- **Exercise goal**
Go through the material below and copy each line where the word "parts" appears.
___ Supplied entries
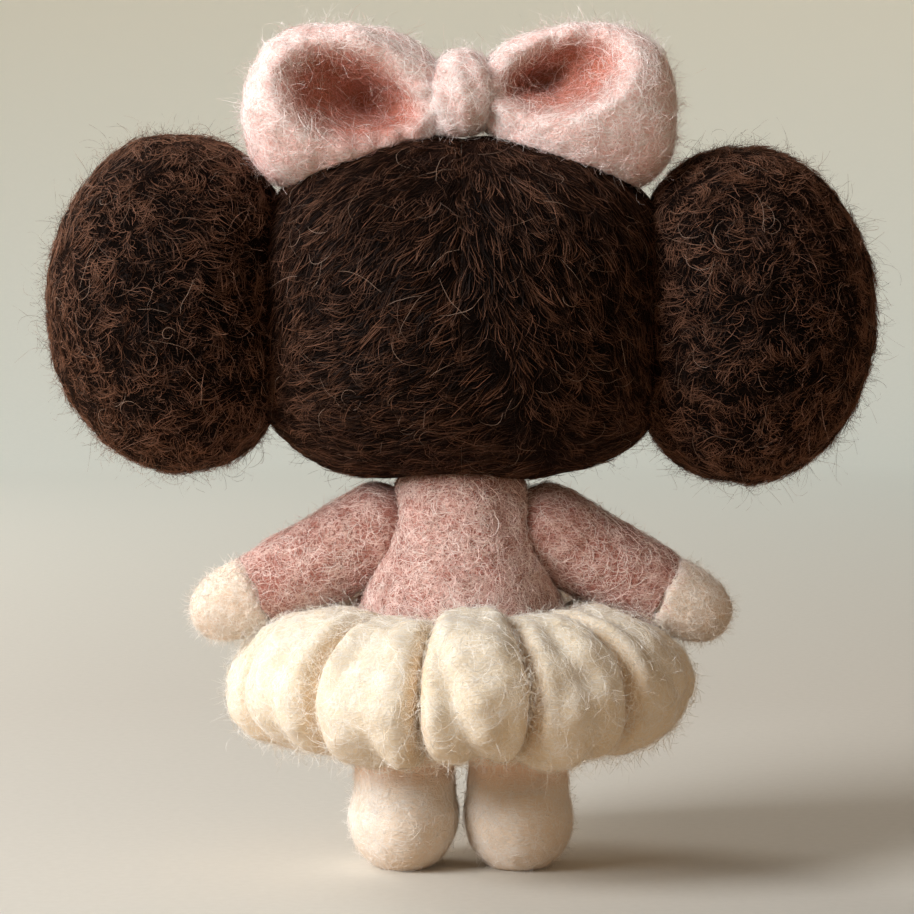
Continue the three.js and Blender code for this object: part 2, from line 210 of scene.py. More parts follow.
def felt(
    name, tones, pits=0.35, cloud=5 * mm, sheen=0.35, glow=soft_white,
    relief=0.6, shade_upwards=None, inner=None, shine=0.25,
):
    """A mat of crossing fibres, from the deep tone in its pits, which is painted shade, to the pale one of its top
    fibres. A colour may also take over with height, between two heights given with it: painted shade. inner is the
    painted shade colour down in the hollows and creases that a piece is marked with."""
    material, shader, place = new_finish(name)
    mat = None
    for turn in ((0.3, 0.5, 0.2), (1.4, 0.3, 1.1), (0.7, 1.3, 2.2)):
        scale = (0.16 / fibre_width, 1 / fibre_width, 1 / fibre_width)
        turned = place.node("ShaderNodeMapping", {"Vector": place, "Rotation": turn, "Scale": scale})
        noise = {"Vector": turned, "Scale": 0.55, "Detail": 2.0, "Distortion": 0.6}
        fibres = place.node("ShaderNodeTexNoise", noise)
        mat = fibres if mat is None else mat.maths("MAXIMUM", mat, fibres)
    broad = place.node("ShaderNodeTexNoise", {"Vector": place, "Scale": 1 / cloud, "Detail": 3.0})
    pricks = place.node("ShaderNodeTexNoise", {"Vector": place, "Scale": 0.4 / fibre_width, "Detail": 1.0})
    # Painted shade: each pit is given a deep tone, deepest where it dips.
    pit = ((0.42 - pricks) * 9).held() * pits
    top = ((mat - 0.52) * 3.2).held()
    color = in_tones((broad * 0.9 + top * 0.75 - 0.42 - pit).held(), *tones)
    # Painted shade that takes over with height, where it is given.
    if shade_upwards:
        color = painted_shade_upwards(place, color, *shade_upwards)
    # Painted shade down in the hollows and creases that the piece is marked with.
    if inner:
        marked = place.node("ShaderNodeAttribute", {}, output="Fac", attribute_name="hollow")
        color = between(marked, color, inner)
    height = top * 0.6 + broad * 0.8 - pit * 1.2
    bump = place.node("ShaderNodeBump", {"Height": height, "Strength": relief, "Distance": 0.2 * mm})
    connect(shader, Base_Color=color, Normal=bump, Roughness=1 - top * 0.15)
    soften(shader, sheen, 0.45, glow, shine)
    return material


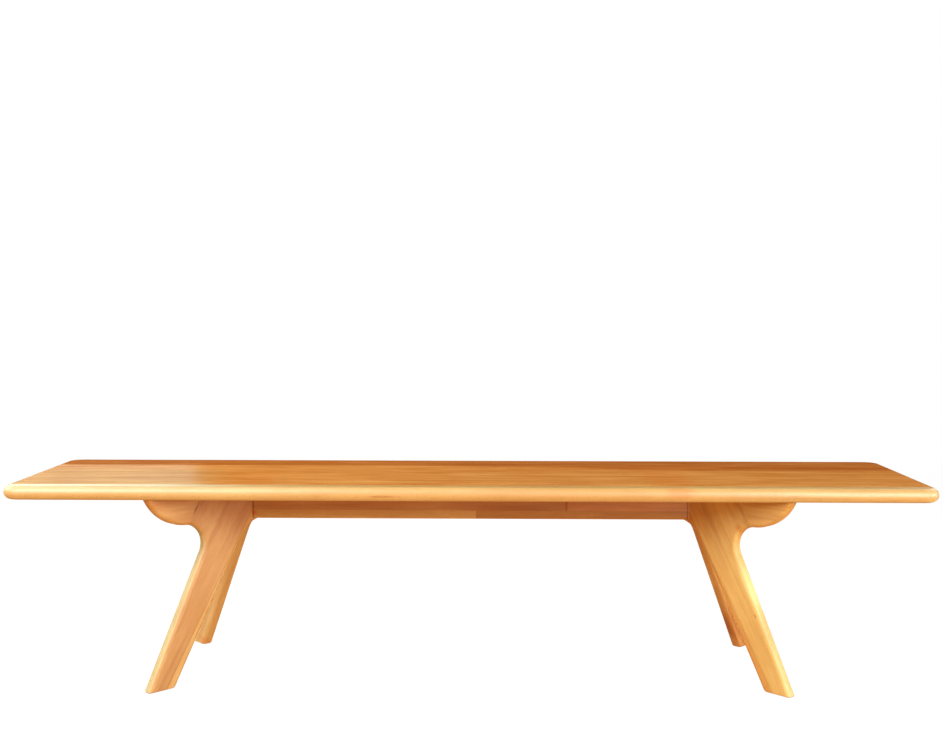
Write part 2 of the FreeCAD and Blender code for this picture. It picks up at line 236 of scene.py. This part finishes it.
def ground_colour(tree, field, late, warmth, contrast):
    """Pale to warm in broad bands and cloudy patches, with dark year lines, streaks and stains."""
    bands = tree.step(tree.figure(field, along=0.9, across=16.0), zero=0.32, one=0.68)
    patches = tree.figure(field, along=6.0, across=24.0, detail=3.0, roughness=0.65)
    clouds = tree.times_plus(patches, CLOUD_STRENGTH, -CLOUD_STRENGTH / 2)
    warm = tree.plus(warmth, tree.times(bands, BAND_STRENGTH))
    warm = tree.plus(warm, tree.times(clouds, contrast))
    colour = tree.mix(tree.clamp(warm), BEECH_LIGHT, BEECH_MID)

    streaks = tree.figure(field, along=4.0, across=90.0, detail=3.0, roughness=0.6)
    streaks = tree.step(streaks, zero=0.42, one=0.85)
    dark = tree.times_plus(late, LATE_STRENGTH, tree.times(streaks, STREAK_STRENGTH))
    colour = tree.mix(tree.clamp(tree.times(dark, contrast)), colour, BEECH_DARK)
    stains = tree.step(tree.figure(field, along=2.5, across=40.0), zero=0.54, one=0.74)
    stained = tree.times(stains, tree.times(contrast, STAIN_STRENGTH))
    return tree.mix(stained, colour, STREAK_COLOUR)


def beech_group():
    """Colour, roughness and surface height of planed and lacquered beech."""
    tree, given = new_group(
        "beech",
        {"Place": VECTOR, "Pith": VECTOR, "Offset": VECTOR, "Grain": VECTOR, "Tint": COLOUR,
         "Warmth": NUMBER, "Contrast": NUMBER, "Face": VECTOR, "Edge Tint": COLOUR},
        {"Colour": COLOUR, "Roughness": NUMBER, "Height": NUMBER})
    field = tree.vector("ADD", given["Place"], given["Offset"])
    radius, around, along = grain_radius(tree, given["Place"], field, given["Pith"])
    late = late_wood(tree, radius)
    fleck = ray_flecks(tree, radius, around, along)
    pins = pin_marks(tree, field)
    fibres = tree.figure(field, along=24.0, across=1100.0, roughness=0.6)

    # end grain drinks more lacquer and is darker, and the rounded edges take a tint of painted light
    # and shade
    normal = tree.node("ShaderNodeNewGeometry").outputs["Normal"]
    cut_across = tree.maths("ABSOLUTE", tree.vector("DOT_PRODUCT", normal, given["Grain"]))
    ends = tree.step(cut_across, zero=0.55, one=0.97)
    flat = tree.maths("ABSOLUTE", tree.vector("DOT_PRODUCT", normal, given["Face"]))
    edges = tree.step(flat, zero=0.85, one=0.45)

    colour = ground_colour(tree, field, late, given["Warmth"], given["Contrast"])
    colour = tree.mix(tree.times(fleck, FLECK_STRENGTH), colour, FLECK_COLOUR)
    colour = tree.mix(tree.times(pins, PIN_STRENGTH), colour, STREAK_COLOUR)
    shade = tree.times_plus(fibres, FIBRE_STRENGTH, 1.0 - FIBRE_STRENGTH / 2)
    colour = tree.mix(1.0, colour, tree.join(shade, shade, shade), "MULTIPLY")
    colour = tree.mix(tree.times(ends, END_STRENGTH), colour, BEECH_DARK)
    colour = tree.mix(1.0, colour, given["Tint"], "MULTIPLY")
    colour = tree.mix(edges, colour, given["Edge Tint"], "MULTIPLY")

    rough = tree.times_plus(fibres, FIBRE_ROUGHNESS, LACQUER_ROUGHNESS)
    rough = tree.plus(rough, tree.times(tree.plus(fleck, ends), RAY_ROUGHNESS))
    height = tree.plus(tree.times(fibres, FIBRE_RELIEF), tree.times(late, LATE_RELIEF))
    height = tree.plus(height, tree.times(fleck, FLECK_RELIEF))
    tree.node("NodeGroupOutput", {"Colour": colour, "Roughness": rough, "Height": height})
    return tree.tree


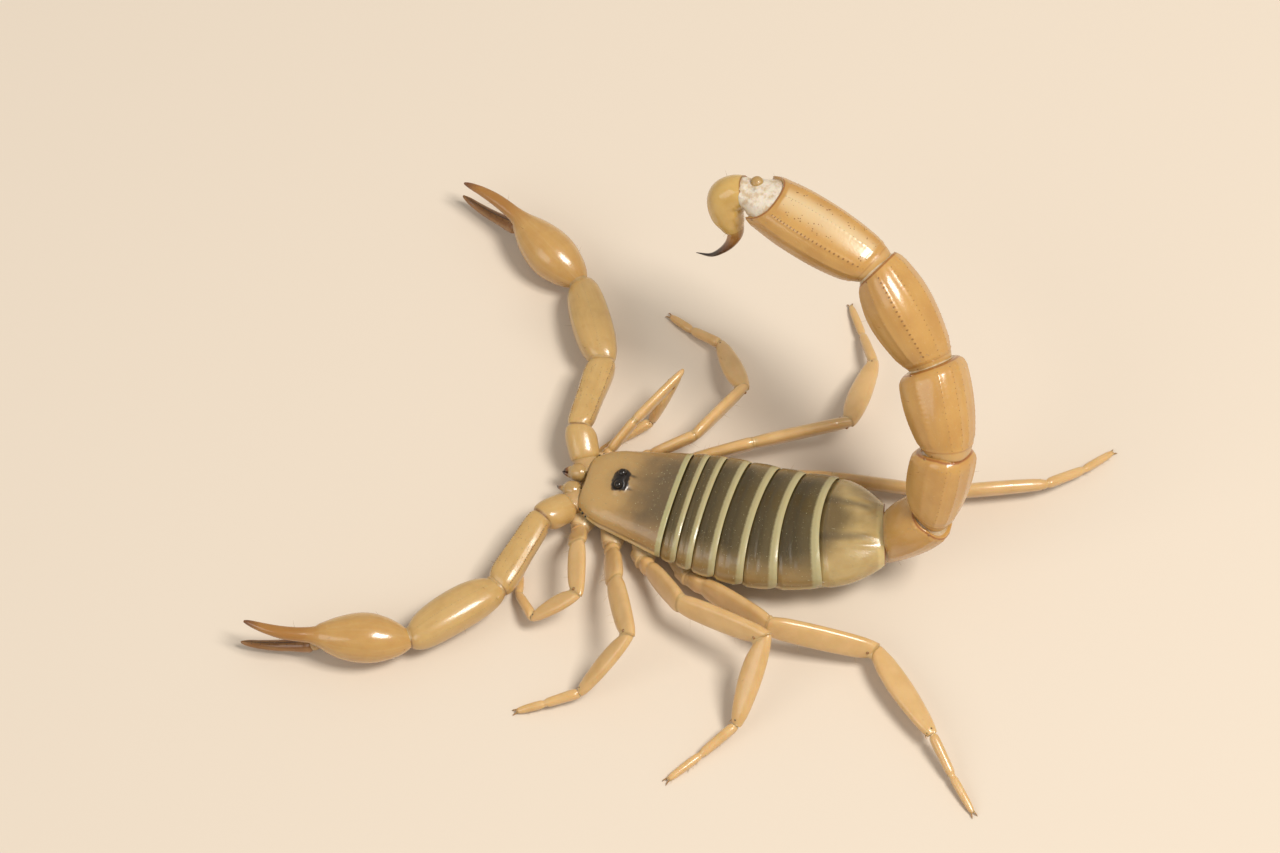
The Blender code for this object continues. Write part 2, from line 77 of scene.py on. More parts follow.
______
- **Task answer**
Continue the three.js and Blender code for this object: part 2, from line 210 of scene.py. More parts follow.
The Blender code for this object continues. Write part 2, from line 77 of scene.py on. More parts follow.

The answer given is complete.